_What is asked:_ Could you copy every line from the material below in which "picture" appears?

_Rows:_
-*-

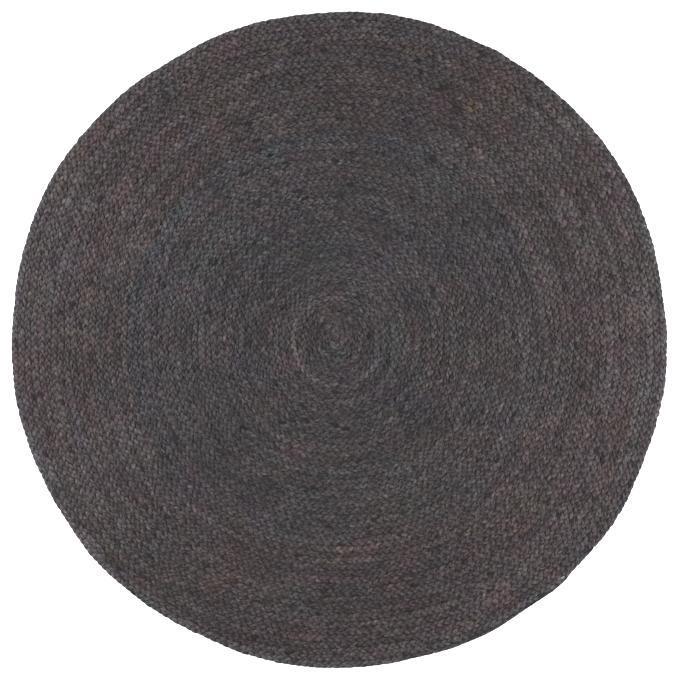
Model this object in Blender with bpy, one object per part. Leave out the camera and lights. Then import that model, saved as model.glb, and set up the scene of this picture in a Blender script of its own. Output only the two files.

-*-

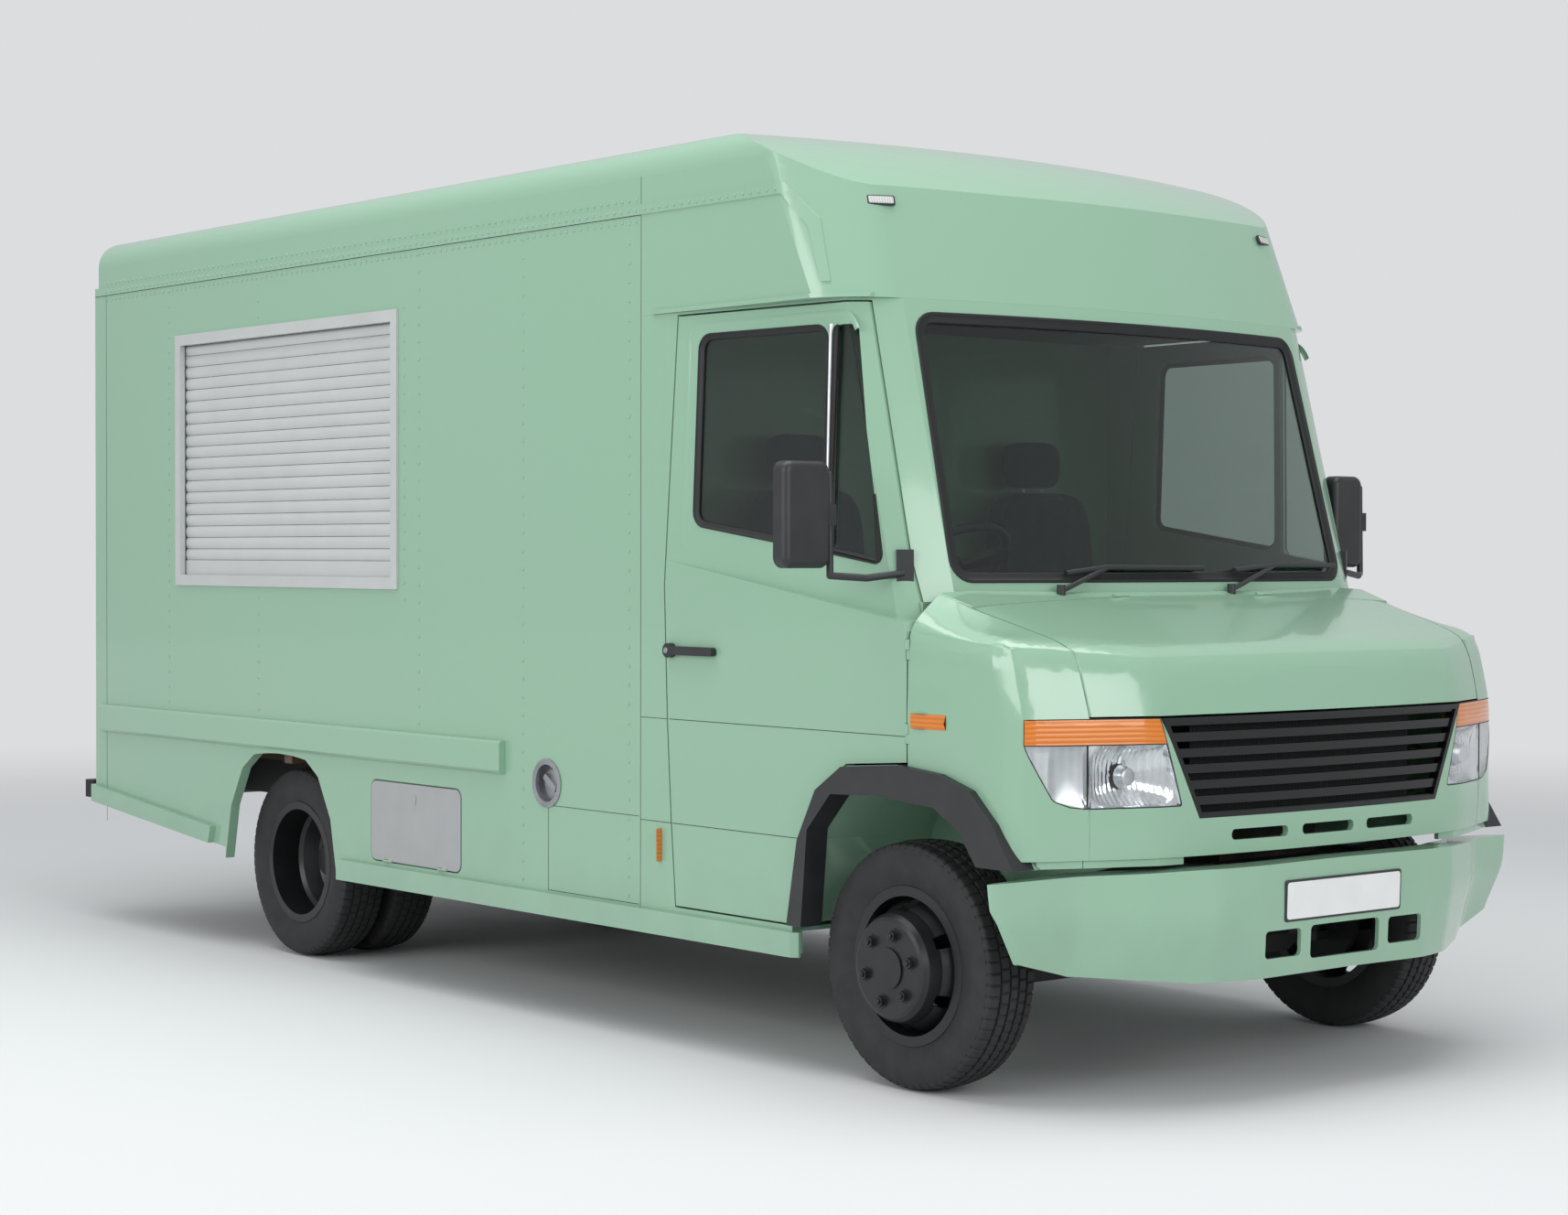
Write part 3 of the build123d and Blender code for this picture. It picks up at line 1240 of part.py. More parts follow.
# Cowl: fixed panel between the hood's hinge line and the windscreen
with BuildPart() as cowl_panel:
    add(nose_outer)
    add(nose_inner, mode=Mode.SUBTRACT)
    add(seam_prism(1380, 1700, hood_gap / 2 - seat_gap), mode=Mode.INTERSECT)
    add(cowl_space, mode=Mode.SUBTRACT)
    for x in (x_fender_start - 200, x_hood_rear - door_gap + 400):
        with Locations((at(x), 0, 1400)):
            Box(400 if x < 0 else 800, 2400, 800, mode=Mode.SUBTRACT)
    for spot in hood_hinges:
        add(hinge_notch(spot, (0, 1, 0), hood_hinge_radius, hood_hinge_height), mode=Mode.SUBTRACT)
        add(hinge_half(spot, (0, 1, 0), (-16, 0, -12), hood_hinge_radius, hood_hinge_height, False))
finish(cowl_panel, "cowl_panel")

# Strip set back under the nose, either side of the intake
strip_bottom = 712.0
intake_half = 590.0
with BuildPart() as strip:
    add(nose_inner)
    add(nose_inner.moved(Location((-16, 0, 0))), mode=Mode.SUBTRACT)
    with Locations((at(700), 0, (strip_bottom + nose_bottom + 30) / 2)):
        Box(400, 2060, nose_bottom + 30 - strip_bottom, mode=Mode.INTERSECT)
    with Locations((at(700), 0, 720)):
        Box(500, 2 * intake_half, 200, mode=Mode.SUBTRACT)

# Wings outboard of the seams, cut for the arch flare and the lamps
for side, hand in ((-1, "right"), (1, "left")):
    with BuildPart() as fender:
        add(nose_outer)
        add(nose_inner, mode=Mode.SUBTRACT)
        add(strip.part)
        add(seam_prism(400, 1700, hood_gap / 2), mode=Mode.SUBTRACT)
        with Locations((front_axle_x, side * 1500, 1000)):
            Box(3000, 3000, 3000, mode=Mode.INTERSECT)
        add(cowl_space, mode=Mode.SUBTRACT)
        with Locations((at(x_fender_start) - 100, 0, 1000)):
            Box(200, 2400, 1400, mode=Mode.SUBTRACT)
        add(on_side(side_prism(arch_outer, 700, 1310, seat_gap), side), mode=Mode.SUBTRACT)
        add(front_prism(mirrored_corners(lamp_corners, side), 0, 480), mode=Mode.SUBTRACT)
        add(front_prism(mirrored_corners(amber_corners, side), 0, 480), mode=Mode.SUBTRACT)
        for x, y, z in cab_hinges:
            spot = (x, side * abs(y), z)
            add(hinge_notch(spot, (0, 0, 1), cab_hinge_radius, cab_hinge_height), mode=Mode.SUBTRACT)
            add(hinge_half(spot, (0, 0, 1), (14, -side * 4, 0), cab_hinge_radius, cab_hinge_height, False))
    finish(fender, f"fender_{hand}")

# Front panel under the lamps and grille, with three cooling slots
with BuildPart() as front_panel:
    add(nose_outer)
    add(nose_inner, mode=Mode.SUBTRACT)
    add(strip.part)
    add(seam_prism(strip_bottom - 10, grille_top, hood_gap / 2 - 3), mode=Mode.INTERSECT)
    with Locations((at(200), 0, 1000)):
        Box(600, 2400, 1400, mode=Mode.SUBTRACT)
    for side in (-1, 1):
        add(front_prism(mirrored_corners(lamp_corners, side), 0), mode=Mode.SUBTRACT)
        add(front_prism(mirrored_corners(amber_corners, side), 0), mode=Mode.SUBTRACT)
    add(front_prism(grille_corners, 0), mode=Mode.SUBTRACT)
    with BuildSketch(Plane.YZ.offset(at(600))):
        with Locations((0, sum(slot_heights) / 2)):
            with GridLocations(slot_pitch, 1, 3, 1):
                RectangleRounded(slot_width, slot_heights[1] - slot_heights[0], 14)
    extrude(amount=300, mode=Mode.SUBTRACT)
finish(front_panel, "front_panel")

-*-

_Output for this exercise:_
Model this object in Blender with bpy, one object per part. Leave out the camera and lights. Then import that model, saved as model.glb, and set up the scene of this picture in a Blender script of its own. Output only the two files.
Write part 3 of the build123d and Blender code for this picture. It picks up at line 1240 of part.py. More parts follow.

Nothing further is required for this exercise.